Objective: To determine whether patients with impaired left ventricular function and one- or two-vessel coronary artery disease who manifest severe ischemia during exercise radionuclide angiography have a lower rate of subsequent cardiac events when initial management is revascularization rather than medical therapy.
Design: During a median follow-up of 100 months, we compared the outcome between 37 patients who underwent a revascularization procedure and 22 who received medical therapy at the Mayo Clinic between September 1980 and December 1985.
Material and methods: The revascularization therapy consisted of coronary artery bypass grafting in 31 patients and coronary angioplasty in 6. Overall survival and survival free of initial cardiac events were compared statistically for the medically and surgically treated patients.

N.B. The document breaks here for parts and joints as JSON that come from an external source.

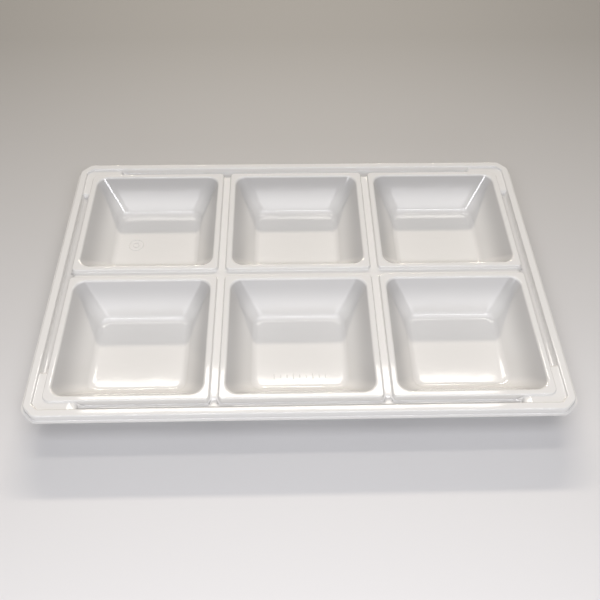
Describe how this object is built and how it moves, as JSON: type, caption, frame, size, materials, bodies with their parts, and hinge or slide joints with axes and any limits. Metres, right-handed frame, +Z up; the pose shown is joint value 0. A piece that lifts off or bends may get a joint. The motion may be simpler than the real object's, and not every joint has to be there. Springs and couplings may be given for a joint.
{
  "type": "formed plastic well tray",
  "caption": "Shallow glossy white tray formed from plastic sheet, with rows of tapered rectangular wells inside flat sealing frames, a groove round them, a raised rim and a trim flange.",
  "frame": {"origin": "on the resting plane under the wells, below the middle of the tray", "axes": "+X along the long side, +Y from the front to the back along the short side, +Z up out of the wells"},
  "size_m": [0.2698, 0.1774, 0.0204],
  "materials": {
    "sheet": "gloss"
  },
  "bodies": {
    "root": {"well_front_left": "sheet", "frame_front_left": "sheet", "well_front_middle": "sheet", "frame_front_middle": "sheet", "well_front_right": "sheet", "frame_front_right": "sheet", "well_back_left": "sheet", "frame_back_left": "sheet", "well_back_middle": "sheet", "frame_back_middle": "sheet", "well_back_right": "sheet", "frame_back_right": "sheet", "channel_left": "sheet", "channel_right": "sheet", "cross_channel_left": "sheet", "cross_channel_middle": "sheet", "cross_channel_right": "sheet", "groove_front": "sheet", "groove_back": "sheet", "groove_left": "sheet", "groove_right": "sheet", "corner_pad_front_left": "sheet", "corner_pad_front_right": "sheet", "corner_pad_back_left": "sheet", "corner_pad_back_right": "sheet", "rim_front": "sheet", "rim_back": "sheet", "rim_left": "sheet", "rim_right": "sheet", "trim_flange_front": "sheet", "trim_flange_back": "sheet", "trim_flange_left": "sheet", "trim_flange_right": "sheet"}
  },
  "joints": []
}
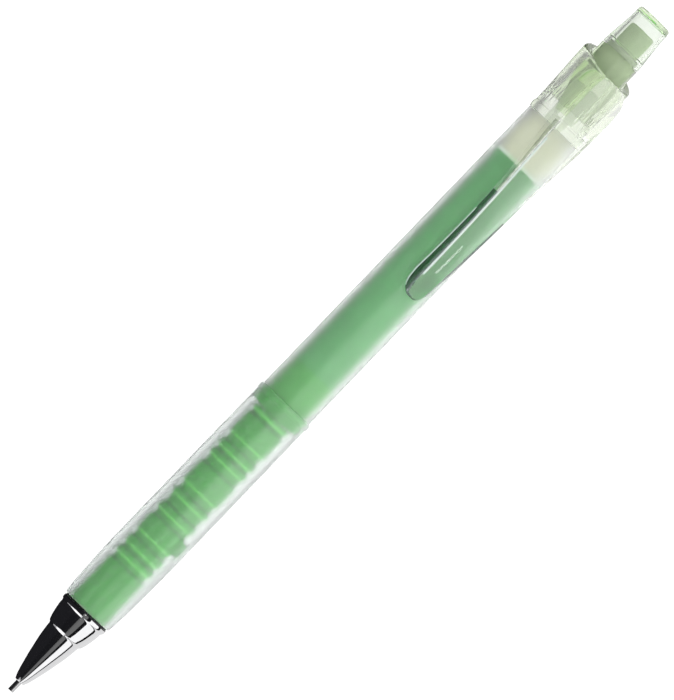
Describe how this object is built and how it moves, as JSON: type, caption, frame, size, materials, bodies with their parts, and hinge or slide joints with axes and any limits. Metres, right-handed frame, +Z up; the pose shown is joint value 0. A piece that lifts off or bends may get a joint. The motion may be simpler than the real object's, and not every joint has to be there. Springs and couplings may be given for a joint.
{
  "type": "lead holder",
  "caption": "Push-button clutch lead holder for fine leads, with a plated cone tip, frosted grip, clear pocket clip and a capped eraser under the button.",
  "frame": {"origin": "on the surface the pencil lies on, under the middle of its bounding box", "axes": "+X along the pencil from the guide pipe to the eraser cap, +Z up, with the clip to the -Y side and a little below level"},
  "size_m": [0.143, 0.0133, 0.0105],
  "materials": {
    "chrome_plate": "mirror-bright plating on turned brass",
    "polished_pipe": "polished steel",
    "black_rubber": "soft, dull",
    "graphite": "dark polymer-bound graphite, faint sheen",
    "turned_brass": "turned, fine lines",
    "spring_steel": "drawn wire",
    "grey_plastic": "moulded",
    "tube_plastic": "moulded, slightly milky",
    "green_core": "tinted plastic, satin",
    "frosted_grip": "frosted clear silicone",
    "frosted_barrel": "frosted clear plastic",
    "green_liner": "tinted plastic, satin",
    "cream_plastic": "ivory plastic",
    "clear_plastic": "polished clear plastic",
    "white_eraser": "matt vinyl"
  },
  "bodies": {
    "barrel": {"outer_barrel": "frosted_barrel", "barrel_liner": "green_liner", "tail_bush": "cream_plastic", "tail_collar": "clear_plastic", "grip_core": "green_core", "grip": "frosted_grip", "chuck_sleeve": "turned_brass"},
    "tip": {"tip_cone": "chrome_plate", "lead_sleeve": "polished_pipe", "lead_retainer": "black_rubber"},
    "push_button": {"eraser_holder": "clear_plastic", "lead_tube": "tube_plastic", "connector": "grey_plastic", "chuck": "turned_brass", "return_spring": "spring_steel", "spare_leads": "graphite"},
    "chuck_ring": {"chuck_ring": "turned_brass"},
    "lead": {"lead": "graphite"},
    "eraser_cap": {"eraser_cap": "clear_plastic"},
    "eraser": {"eraser": "white_eraser"},
    "clip": {"clip": "clear_plastic"}
  },
  "joints": [
    {"name": "button_press", "type": "slide", "parent": "barrel", "child": "push_button", "axis": [-1, 0, 0], "range_m": [0, 0.0035], "stiffness_N_per_m": 600, "springref_m": -0.003, "deforming": ["return_spring"]},
    {"name": "ring_slide", "type": "slide", "parent": "barrel", "child": "chuck_ring", "axis": [-1, 0, 0], "range_m": [0, 0.0007]},
    {"name": "lead_feed", "type": "slide", "parent": "push_button", "child": "lead", "axis": [-1, 0, 0], "range_m": [0, 0.01]},
    {"name": "tip_unscrew", "type": "slide", "parent": "barrel", "child": "tip", "axis": [-1, 0, 0], "range_m": [0, 0.006]},
    {"name": "cap_pull", "type": "slide", "parent": "push_button", "child": "eraser_cap", "axis": [1, 0, 0], "range_m": [0, 0.02]},
    {"name": "eraser_pull", "type": "slide", "parent": "push_button", "child": "eraser", "axis": [1, 0, 0], "range_m": [0, 0.01]},
    {"name": "clip_flex", "type": "hinge", "parent": "barrel", "child": "clip", "pos_m": [0.0596, -0.00339, 0.0036], "axis": [0, -0.3502, 0.9367], "range_deg": [0, 4], "stiffness_Nm_per_rad": 0.2, "springref_deg": -5.73}
  ],
  "couplings": [
    {"joint": "ring_slide", "follows": "button_press", "ratio": 0.2},
    {"joint": "eraser_pull", "follows": "cap_pull", "ratio": 0.5}
  ]
}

Results: Eleven deaths occurred in the patients who received medical therapy and 9 in the revascularization group. Five-year overall survival was 58% in the medically treated patients versus 84% in the revascularization group. A significant association was noted between type of treatment and overall survival (adjusted chi 2 = 6.20; P = 0.013). Twenty patients had initial cardiac events--7 in the medically treated group (3 cardiac deaths and 4 nonfatal myocardial infarctions) and 13 in the revascularization group (3 cardiac deaths, 3 out-of-hospital cardiac arrests, and 7 nonfatal myocardial infarctions). Survival free of cardiac events at 5 years was 72% in the medically treated patients and 66% in those who underwent revascularization. No association was detected between type of treatment and survival free of cardiac events.
Conclusion: These nonrandomized data suggest that overall survival for patients with one- or two-vessel coronary artery disease, impaired left ventricular function, and severe exercise-induced ischemia may be improved by revascularization, but the subsequent cardiac event rates are not.